Quote exactly the lines between the line containing "Write part 3 of" and the line containing "return found", counting those two lines as part of the range. Leave the rest out.
[Start WORKING DATA]
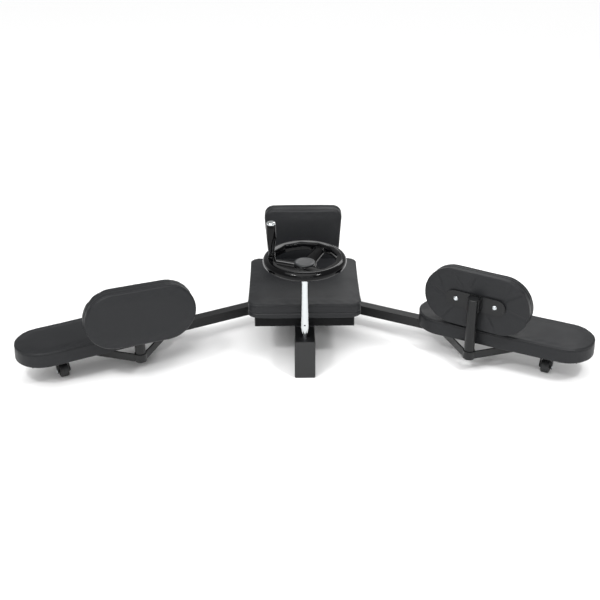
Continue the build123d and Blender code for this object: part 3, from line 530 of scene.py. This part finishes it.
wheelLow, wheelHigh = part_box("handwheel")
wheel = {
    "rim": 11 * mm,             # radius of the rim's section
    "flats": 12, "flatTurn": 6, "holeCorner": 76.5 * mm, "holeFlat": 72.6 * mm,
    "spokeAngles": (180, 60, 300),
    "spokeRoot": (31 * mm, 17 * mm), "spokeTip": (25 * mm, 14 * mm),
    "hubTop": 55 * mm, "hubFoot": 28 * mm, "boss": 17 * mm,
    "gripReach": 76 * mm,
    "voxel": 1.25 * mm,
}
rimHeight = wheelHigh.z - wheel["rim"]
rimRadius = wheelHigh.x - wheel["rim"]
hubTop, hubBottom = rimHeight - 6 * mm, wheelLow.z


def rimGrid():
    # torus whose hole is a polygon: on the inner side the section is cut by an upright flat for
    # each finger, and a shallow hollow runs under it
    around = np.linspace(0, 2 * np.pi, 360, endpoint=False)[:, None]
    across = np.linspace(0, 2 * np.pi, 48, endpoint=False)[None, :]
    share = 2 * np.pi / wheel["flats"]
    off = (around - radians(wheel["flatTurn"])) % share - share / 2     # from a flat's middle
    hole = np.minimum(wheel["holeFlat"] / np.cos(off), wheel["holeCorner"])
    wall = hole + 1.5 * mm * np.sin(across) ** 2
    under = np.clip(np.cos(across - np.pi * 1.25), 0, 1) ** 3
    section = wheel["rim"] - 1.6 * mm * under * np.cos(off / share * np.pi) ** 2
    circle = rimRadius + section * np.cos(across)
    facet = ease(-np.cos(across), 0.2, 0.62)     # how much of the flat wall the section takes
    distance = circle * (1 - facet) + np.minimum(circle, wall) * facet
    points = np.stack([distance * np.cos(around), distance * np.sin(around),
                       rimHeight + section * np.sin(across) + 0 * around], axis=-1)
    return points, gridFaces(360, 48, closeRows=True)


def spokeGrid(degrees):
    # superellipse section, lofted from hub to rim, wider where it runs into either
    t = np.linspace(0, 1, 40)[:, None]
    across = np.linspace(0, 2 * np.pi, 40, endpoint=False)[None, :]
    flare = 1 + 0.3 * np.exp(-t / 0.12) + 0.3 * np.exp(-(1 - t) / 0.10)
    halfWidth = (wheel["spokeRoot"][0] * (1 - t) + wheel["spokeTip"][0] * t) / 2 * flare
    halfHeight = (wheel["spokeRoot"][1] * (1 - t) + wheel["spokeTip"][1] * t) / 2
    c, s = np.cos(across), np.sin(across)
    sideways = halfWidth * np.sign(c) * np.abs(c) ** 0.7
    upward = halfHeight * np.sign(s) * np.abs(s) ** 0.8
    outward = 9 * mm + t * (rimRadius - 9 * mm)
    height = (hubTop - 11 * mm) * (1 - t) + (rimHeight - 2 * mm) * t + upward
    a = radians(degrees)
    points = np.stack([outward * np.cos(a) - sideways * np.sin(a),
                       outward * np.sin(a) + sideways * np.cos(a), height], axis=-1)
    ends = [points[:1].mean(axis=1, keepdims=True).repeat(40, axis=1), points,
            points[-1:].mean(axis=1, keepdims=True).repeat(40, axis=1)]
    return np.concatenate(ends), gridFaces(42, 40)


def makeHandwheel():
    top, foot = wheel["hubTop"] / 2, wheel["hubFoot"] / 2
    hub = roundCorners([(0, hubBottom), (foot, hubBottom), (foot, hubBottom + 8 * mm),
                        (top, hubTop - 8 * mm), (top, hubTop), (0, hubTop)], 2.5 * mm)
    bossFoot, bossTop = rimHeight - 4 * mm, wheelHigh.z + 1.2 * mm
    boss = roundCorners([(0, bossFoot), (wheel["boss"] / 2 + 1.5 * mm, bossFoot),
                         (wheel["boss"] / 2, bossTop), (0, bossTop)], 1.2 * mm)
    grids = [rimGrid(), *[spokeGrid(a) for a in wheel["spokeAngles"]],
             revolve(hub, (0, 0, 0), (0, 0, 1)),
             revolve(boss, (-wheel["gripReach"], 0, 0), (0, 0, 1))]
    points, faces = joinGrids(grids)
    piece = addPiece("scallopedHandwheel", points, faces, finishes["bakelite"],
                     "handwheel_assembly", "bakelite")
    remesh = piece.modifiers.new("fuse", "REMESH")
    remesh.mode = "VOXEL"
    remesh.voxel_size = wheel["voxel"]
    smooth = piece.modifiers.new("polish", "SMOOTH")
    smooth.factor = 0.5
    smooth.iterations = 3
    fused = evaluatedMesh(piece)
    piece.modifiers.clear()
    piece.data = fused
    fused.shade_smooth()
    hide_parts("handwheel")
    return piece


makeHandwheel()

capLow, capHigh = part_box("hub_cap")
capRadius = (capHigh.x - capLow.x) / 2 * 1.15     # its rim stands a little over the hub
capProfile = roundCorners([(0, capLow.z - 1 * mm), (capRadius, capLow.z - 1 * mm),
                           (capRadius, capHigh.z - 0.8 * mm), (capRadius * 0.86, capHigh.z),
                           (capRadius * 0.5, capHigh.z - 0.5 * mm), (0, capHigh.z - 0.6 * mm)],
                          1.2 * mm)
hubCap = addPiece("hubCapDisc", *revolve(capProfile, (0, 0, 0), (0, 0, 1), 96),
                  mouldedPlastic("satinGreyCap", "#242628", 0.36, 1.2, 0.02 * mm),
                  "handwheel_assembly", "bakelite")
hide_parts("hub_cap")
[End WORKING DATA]
[Start WORKING DATA]
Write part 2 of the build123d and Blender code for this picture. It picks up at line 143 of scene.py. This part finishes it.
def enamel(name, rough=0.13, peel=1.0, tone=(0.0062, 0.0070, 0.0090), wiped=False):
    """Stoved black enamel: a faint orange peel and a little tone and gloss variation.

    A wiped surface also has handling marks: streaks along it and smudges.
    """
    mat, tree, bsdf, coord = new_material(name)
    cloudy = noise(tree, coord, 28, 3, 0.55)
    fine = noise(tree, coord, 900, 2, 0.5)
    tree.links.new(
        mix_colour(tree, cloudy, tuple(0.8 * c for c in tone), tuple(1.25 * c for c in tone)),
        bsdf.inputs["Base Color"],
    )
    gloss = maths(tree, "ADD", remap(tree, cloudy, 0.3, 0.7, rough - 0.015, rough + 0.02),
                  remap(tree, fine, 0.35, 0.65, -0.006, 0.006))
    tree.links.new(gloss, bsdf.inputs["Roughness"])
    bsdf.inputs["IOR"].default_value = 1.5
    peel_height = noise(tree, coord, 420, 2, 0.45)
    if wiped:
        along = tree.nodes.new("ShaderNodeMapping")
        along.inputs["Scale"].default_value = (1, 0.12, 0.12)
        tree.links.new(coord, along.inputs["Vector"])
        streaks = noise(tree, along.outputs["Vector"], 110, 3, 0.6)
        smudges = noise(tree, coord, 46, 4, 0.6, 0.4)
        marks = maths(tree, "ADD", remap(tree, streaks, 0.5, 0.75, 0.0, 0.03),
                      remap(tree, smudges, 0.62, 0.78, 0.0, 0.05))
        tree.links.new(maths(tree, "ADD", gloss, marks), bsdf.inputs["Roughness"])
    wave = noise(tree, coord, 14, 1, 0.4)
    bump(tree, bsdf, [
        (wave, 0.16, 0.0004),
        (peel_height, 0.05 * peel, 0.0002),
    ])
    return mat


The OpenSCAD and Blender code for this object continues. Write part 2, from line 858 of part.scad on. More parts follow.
[End WORKING DATA]
[Start WORKING DATA]
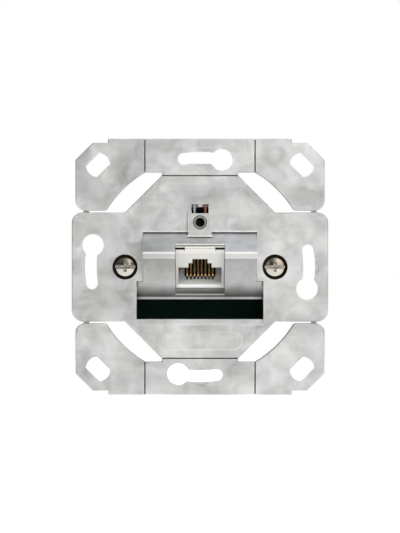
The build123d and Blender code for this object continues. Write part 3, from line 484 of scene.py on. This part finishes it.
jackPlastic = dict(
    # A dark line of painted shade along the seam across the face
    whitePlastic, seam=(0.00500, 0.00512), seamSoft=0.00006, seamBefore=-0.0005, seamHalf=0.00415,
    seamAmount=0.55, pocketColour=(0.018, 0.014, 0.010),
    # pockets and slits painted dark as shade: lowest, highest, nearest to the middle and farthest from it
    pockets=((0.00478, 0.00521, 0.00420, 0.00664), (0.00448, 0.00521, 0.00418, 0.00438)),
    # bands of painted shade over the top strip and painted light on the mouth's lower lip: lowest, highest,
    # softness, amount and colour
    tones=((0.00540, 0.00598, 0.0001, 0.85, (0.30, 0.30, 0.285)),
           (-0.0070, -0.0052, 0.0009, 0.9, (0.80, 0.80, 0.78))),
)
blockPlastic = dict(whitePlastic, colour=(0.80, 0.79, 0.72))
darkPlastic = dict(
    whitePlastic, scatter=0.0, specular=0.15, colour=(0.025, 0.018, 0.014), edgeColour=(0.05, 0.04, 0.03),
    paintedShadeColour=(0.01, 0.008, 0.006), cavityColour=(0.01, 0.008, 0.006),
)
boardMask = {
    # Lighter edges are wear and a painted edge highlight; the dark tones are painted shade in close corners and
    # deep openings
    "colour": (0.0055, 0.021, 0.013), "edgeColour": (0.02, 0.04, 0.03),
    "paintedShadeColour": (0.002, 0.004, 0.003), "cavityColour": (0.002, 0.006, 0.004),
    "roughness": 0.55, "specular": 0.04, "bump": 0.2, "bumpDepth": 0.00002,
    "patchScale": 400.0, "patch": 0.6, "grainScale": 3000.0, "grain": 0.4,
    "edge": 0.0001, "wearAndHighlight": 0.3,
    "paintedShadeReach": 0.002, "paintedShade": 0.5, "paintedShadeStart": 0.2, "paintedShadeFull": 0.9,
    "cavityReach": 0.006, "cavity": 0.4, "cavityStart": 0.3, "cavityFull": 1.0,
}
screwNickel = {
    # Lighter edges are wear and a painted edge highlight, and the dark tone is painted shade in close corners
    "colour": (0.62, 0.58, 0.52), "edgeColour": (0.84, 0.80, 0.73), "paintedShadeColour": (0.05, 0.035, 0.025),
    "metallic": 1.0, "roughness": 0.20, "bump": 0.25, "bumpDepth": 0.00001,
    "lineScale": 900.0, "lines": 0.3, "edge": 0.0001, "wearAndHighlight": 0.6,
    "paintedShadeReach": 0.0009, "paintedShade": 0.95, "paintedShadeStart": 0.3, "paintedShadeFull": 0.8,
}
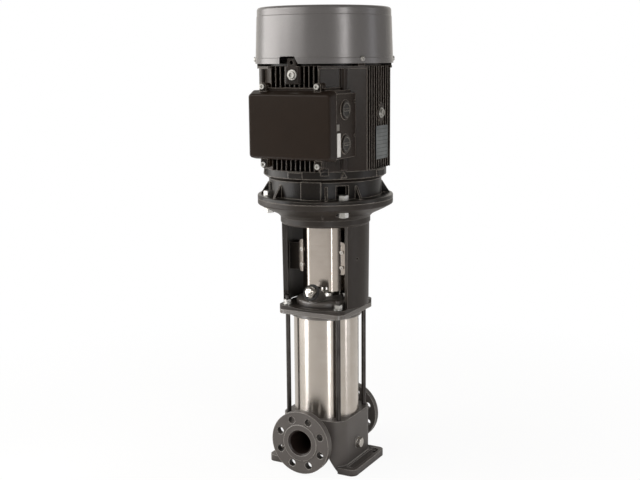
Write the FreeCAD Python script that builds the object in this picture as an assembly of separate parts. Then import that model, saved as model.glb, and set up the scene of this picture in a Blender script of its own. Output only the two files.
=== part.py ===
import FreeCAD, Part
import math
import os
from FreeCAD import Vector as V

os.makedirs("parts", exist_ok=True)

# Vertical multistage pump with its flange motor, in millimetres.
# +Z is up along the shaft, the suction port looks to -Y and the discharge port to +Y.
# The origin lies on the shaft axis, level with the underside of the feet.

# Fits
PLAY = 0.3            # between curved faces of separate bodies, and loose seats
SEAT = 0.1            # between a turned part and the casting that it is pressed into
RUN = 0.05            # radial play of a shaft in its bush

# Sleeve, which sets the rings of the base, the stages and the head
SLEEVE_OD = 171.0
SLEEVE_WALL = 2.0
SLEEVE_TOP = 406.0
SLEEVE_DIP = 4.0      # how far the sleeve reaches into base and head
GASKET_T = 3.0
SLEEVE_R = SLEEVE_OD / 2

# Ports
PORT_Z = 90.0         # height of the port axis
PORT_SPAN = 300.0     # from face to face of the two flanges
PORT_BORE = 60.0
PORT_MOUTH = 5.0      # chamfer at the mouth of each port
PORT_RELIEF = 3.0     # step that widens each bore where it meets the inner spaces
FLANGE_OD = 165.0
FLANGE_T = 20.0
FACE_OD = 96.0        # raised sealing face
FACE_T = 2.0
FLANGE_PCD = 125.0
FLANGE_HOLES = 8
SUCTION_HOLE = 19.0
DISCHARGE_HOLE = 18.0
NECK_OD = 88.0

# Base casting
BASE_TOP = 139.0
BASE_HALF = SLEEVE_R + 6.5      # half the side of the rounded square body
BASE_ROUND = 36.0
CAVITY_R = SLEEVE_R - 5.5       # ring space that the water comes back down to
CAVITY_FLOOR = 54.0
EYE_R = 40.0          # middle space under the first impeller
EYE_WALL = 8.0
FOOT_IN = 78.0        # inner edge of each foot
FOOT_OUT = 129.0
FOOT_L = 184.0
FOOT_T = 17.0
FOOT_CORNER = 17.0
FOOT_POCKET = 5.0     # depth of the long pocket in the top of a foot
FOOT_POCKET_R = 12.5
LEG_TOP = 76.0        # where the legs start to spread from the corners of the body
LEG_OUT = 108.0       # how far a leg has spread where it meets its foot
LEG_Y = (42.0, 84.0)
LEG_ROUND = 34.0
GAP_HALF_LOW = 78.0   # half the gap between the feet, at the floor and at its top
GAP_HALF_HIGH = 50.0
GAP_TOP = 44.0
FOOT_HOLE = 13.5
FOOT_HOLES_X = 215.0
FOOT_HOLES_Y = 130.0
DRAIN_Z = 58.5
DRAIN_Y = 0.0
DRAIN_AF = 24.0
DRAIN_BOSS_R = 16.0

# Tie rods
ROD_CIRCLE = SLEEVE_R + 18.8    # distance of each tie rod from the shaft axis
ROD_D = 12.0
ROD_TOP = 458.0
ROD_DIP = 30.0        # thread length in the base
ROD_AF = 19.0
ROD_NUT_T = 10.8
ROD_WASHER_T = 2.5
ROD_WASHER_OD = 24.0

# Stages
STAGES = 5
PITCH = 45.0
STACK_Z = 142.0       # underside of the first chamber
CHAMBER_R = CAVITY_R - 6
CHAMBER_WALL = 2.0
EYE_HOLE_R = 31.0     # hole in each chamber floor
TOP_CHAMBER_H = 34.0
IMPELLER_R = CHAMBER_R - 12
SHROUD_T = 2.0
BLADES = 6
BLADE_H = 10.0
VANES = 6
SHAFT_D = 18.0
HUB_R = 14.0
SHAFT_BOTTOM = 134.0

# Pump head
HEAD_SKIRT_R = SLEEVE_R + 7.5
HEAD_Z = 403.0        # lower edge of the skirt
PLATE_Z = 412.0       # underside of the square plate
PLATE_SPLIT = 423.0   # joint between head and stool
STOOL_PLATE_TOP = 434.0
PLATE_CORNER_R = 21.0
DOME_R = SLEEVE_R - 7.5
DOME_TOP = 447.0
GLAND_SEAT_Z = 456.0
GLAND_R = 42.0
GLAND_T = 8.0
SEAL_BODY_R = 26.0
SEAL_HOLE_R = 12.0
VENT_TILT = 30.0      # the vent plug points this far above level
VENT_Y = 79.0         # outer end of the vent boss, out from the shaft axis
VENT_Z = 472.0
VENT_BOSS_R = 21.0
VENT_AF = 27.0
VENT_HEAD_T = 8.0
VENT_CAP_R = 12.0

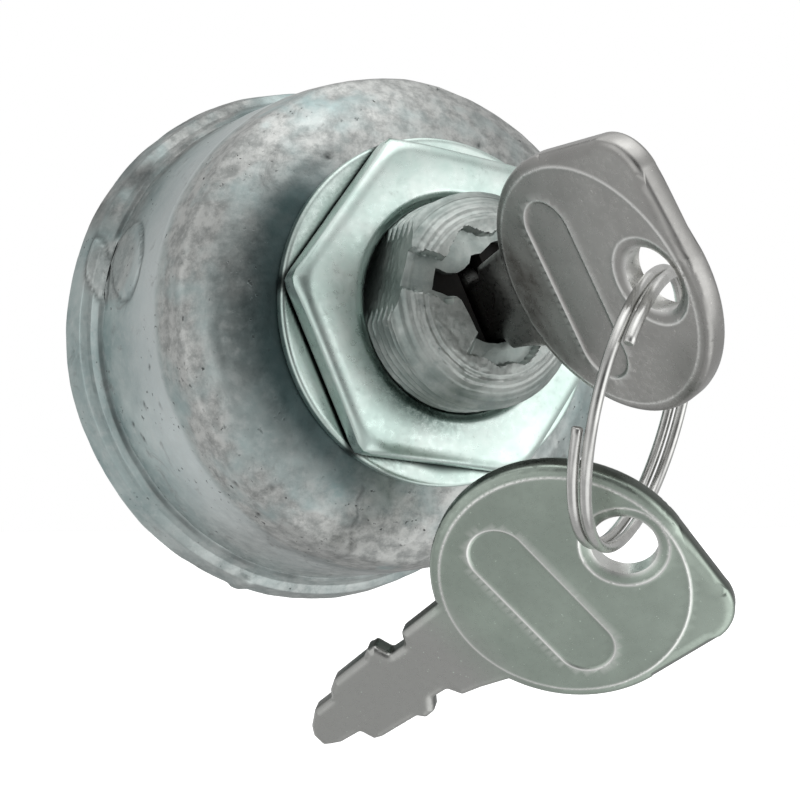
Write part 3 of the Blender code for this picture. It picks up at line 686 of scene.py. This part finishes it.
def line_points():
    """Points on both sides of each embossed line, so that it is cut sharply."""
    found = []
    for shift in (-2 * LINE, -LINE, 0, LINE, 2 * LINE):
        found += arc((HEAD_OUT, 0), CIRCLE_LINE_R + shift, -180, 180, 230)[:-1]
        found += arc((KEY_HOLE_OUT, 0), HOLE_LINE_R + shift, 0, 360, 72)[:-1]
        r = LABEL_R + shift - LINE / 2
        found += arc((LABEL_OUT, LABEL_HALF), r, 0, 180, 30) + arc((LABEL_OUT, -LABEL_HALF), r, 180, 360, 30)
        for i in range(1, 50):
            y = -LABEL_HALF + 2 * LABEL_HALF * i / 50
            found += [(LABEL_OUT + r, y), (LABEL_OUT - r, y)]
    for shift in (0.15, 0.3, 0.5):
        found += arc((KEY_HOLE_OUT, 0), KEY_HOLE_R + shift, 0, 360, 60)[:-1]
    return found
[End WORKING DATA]
_WRITTEN SOLUTION:_
Write part 3 of the Blender code for this picture. It picks up at line 686 of scene.py. This part finishes it.
def line_points():
    """Points on both sides of each embossed line, so that it is cut sharply."""
    found = []
    for shift in (-2 * LINE, -LINE, 0, LINE, 2 * LINE):
        found += arc((HEAD_OUT, 0), CIRCLE_LINE_R + shift, -180, 180, 230)[:-1]
        found += arc((KEY_HOLE_OUT, 0), HOLE_LINE_R + shift, 0, 360, 72)[:-1]
        r = LABEL_R + shift - LINE / 2
        found += arc((LABEL_OUT, LABEL_HALF), r, 0, 180, 30) + arc((LABEL_OUT, -LABEL_HALF), r, 180, 360, 30)
        for i in range(1, 50):
            y = -LABEL_HALF + 2 * LABEL_HALF * i / 50
            found += [(LABEL_OUT + r, y), (LABEL_OUT - r, y)]
    for shift in (0.15, 0.3, 0.5):
        found += arc((KEY_HOLE_OUT, 0), KEY_HOLE_R + shift, 0, 360, 60)[:-1]
    return found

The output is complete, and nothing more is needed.